Natasha Kaplinsky: I can't protect my children from internet porn

Natasha Kaplinsky - Neale Haynes/Contour by Getty Images
Natasha Kaplinsky - Neale Haynes/Contour by Getty Images

Natasha Kaplinsky has spoken of her battle to protect her children from online porn as she demanded tougher duty of care laws to combat the damage it can cause.

Ms Kaplinsky, the television presenter and president of the British Board of Film Classification (BBFC), said her experiences with her teenage son and daughter had given her a first-hand insight into the way children were bombarded with pornography.

Research has shown that 51 per cent of 11 to-13-year-olds have seen porn at some point, often accidentally, which the children’s commissioner Dame Rachel de Souza has warned can distort and brutalise children’s attitudes to sex.

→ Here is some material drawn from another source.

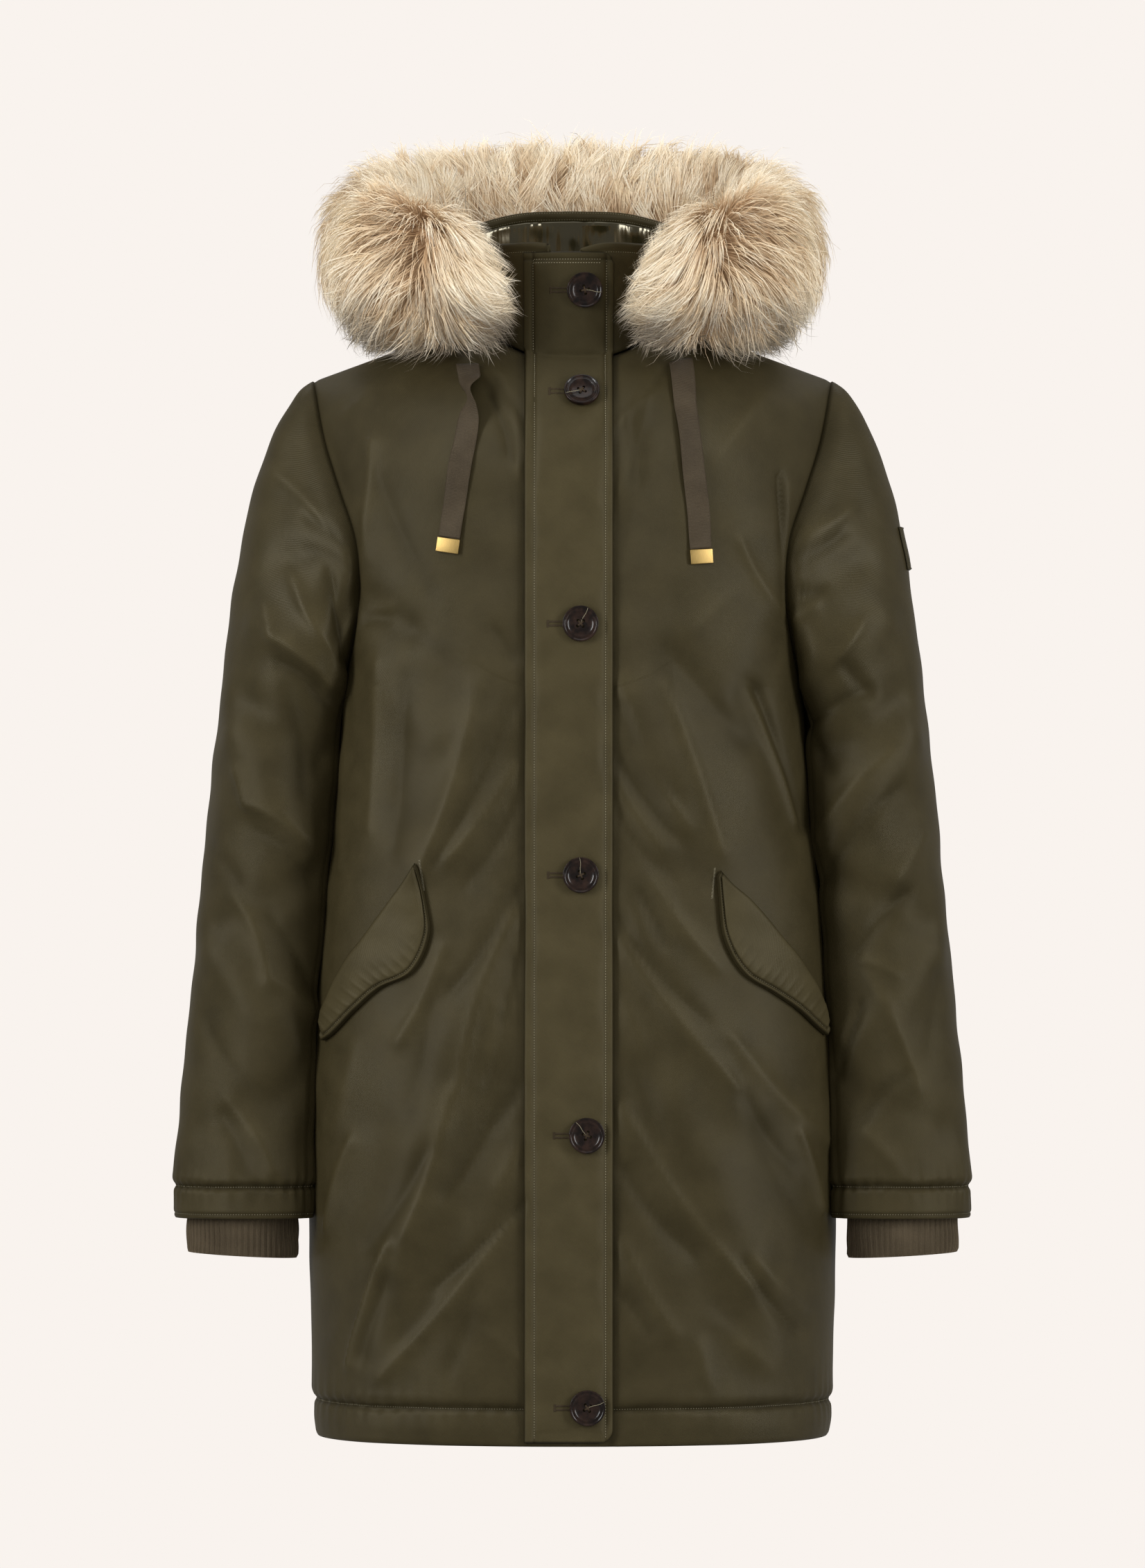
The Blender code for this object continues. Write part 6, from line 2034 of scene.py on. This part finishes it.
@dataclass
class PocketFlap:
    """A padded flap with a piped free edge, sewn on along its upper edge."""

    hand: int
    gap: float = 1.2 * MM
    thick: float = 5.0 * MM
    slack: float = 0.6 * MM
    pipe: float = 2.6 * MM
    pucker: float = 0.65 * MM
    pucker_pitch: float = 8.2 * MM
    stitch_in: float = 3.3 * MM
    tacks: int = 22
    rows: int = 124
    columns: int = 48

    def height(self, edge: Array, to_free: Array, run: Array) -> Array:
        """Return the height of the flap's piping and puckered field.

        Args:
            edge: distance from the nearest edge.
            to_free: distance from the free edge.
            run: distance along the free edge.

        Returns:
            The height at each place.
        """
        field = 0.62 + 0.38 * half_round((edge - self.pipe) / 0.010)
        field = self.thick * np.where(edge > self.pipe + 0.010, 1.0, field)
        piped = self.thick * (0.42 + 0.46 * half_round(edge / (self.pipe / 2)))
        beat = run * 2 * np.pi / self.pucker_pitch + 2.2 * np.sin(run * 61.0) + to_free * 60.0
        lower = ease((run / run[-1] - 0.28) / 0.2) * (edge > self.pipe)
        puckers = np.maximum(np.sin(beat), 0.0) ** 3 * bell(edge - 0.008, 0.009) * lower
        height = np.where(edge < self.pipe, piped, field) + self.pucker * puckers
        return height - 0.0012 * bell(edge - self.stitch_in, 0.0007)

    def build(self) -> list:
        """Build the flap, its stitches and its bartack."""
        name = f"pocket_flap_{label(self.hand)}"
        lines = smooth_rows(FLAP_LEFT if self.hand < 0 else FLAP_RIGHT, self.rows)
        share = 1 - (1 - np.linspace(0, 1, self.columns)) ** 1.35
        x, z = (lines[:, k, None] * (1 - share) + lines[:, k + 2, None] * share for k in (0, 1))
        wide = np.linalg.norm(lines[:, 2:] - lines[:, :2], axis=1)[:, None]
        run = running(lines[:, 2:])[:, None]
        to_free, to_sewn = (1 - share) * wide, share * wide
        edge = np.minimum(to_free, np.minimum(run, run[-1] - run) + 0.0002)
        height = self.height(edge, to_free, run)
        height += self.slack * waves(x, z, 0.017, 12.0 + self.hand) * ease((edge - 0.006) / 0.01)
        height *= 0.12 + 0.88 * half_round(np.clip(to_sewn / 0.0045, 0, 1))
        outer = Figure.on_front(x, z, self.gap + height)
        item = Built.between(f"{name}_cloth", outer, Figure.on_front(x, z, self.gap))
        # Painted shade along the piping's stitch line, at the flap's edges and along its sewn
        # edge.
        painted_shade = 0.45 * bell(edge - self.stitch_in, 0.0009) + 0.60 * bell(edge, 0.0008)
        Built.shade(item, painted_shade + 0.70 * bell(to_sewn, 0.0016))
        piece = Built.finish(item, LIT_SHELL, "shell", (name,))
        normal = Figure.front_normal(x, z)[:, 0]
        inner = range(4, self.rows - 4)
        path = np.array([read_path(-self.stitch_in, -to_free[i], outer[i]) for i in inner])
        stitches = Built.along(path, normal[4:-4], 2.1 * MM, 0.9 * MM)
        tip_x, tip_z = lines[0, 2:]
        for k in range(self.tacks):
            at_x, at_z = tip_x - self.hand * (0.0012 + 0.00012 * k), tip_z + 0.006 - 0.0011 * k
            tack = Figure.on_front(at_x, at_z, 0.0004)
            stitches.append((tack, np.array((0.0010, 0.0, 0.0003)), normal[0]))
        thread = Built.dots(f"{name}_stitches", stitches, 0.20 * MM)
        return [piece, Built.finish(thread, THREAD, "shell")]


RIBBON_LEFT = (  # x and z of the middle line, from the fur down
    (-0.0815, -0.0400), (-0.0790, -0.0620), (-0.0800, -0.0800),
    (-0.0850, -0.1100), (-0.0910, -0.1450), (-0.0955, -0.1755),
)
RIBBON_RIGHT = (
    (0.0840, -0.0370), (0.0865, -0.0620), (0.0900, -0.0900),
    (0.0940, -0.1250), (0.0975, -0.1550), (0.0995, -0.1840),
)


@dataclass
class Ribbon:
    """A free end of the drawstring: a limp grosgrain ribbon with a brass tip."""

    hand: int
    width: float = 17.0 * MM
    thick: float = 1.1 * MM
    lift: float = 0.8 * MM
    tip_size: tuple = (18.5 * MM, 2.6 * MM, 11.5 * MM)
    tip_gap: float = 0.5 * MM
    tip_lift: float = 0.8 * MM
    twist: float = 1.15
    twist_at: float = 0.20
    twist_reach: float = 0.085
    sway: float = 0.20
    cup: float = 0.0006
    buckle: float = 0.0009

    def tip(self, place: Array, run: Array) -> Piece:
        """Return the folded metal tip past the ribbon's end.

        Args:
            place: x and z of the ribbon's end.
            run: the ribbon's direction there, in x and z.

        Returns:
            The tip in its place.
        """
        x, z = place + run * (self.tip_gap + self.tip_size[2] / 2)
        normal = Vector(Figure.front_normal(x, z))
        down = Vector((run[0], 0.0, run[1]))
        down = (down - normal * down.dot(normal)).normalized()
        side = down.cross(normal).normalized()
        frame = Matrix((side, -normal, -down)).transposed().to_4x4()
        frame.translation = Figure.on_front(x, z, self.tip_lift + self.tip_size[1] / 2)
        Built.pick()
        bpy.ops.mesh.primitive_cube_add(size=1)
        item = bpy.context.object
        item.scale = self.tip_size
        bpy.ops.object.transform_apply(scale=True)
        edges = item.modifiers.new("edges", "BEVEL")
        edges.width, edges.segments = 0.0006, 4
        bpy.ops.object.modifier_apply(modifier="edges")
        bpy.ops.object.shade_smooth_by_angle(angle=math.radians(35))
        item.data.transform(frame)
        item.name = item.data.name = f"ribbon_tip_{label(self.hand)}_brass"
        return item

    def build(self) -> list:
        side = label(self.hand)
        line = smooth_rows(RIBBON_LEFT if self.hand < 0 else RIBBON_RIGHT, 96)
        run = unit(np.gradient(line, axis=0))
        share = np.linspace(0, 1, len(line))[:, None]
        fold = self.twist * (self.hand < 0) * bell(share - self.twist_at, self.twist_reach)
        fold = fold + self.sway * np.sin(share * 9.0 + self.hand) * np.exp(-share * 1.2)
        place = np.linspace(-0.5, 0.5, 15)
        rise = self.width * (0.5 * np.abs(np.sin(fold)) + place * np.sin(fold))
        rise = rise + self.cup * np.sin(share * 21.0 + self.hand) * (1 - 4 * place**2)
        rise = rise + self.buckle * np.maximum(np.sin(share * 13.0), 0)
        offset = self.width * place * np.cos(fold)
        x, z = line[:, :1] - run[:, 1:] * offset, line[:, 1:] + run[:, :1] * offset
        outer = Figure.on_front(x, z, self.lift + self.thick + rise)
        inner = Figure.on_front(x, z, self.lift + rise)
        item = Built.between(f"ribbon_{side}_grosgrain", outer, inner)
        ribbon = Built.finish(item, GROSGRAIN, "ribbon", (f"ribbon_{side}",))
        tip = Built.finish(self.tip(line[-1], run[-1]), BRASS, "brass", (f"ribbon_tip_{side}",))
        path = (outer[:, 7] + inner[:, 7]) / 2
        length = float(running(path)[-1])
        tuple(path[0])
        LOG.info("ribbon %s is %.3f m long", side, length)
        return [ribbon, tip]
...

In an exclusive article for The Sunday Telegraph, Ms Kaplinsky, the former BBC, ITV and Five News presenter, said the Government needed not only to introduce tough age verification to protect children but also to take action to restrict young adults from accessing the welter of illegal violent and abusive porn available online.

Ms Kaplinsky, who is also president of the UK’s biggest children’s charity Barnardo’s, is calling for amendments to the Online Safety Bill, currently before the House of Lords, that would bring the legislative treatment of porn on the internet in line with the restrictions that the BBFC polices in the offline world.

Offline regulation not mirrored online

Through her charity and BBFC work, she said: “I know all too well the impact that this content can have on young people.

“And as a mother of two teenagers, I’ve seen first-hand the constant bombardment of online content that children today are forced to navigate, including material that in a sane world would be restricted to adults only.”

Ms Kaplinsky cited a recent parliamentary report which revealed illegal porn was “readily accessible” online including depictions of rape, incest and sexual violence.

This was because the offline regulation of legitimate porn overseen by the BBFC was not mirrored online and the Government’s Bill as written did not plug this loophole. This meant “content that would be illegal to distribute offline will continue to be legally available online,” she said.

She said it was not an attempt at censorship. “To be clear: this is not about limiting the freedom of adults to access legal pornographic material,” she said.

Strict age checks

“This is about the regulation of appalling content that eroticises rape and the violent abuse of women, or which promotes an interest in abusive relationships. There is a big difference. It is only logical that where content is unacceptable offline, we as a society should say it is unacceptable online too.”

Attempts to tighten the online safety bill on tackling porn online are expected next month when it comes before the Lords.

Former Conservative health minister Lord Bethell has drawn up a series of amendments that would force porn companies to introduce strict age checks to bar under 18s from their sites within six months of the online safety bill becoming law.

Any companies that failed to introduce age verification using ID documents such as passports or driving licences would face fines worth up to 10 per cent of their global turnover and could have their services blocked in the UK.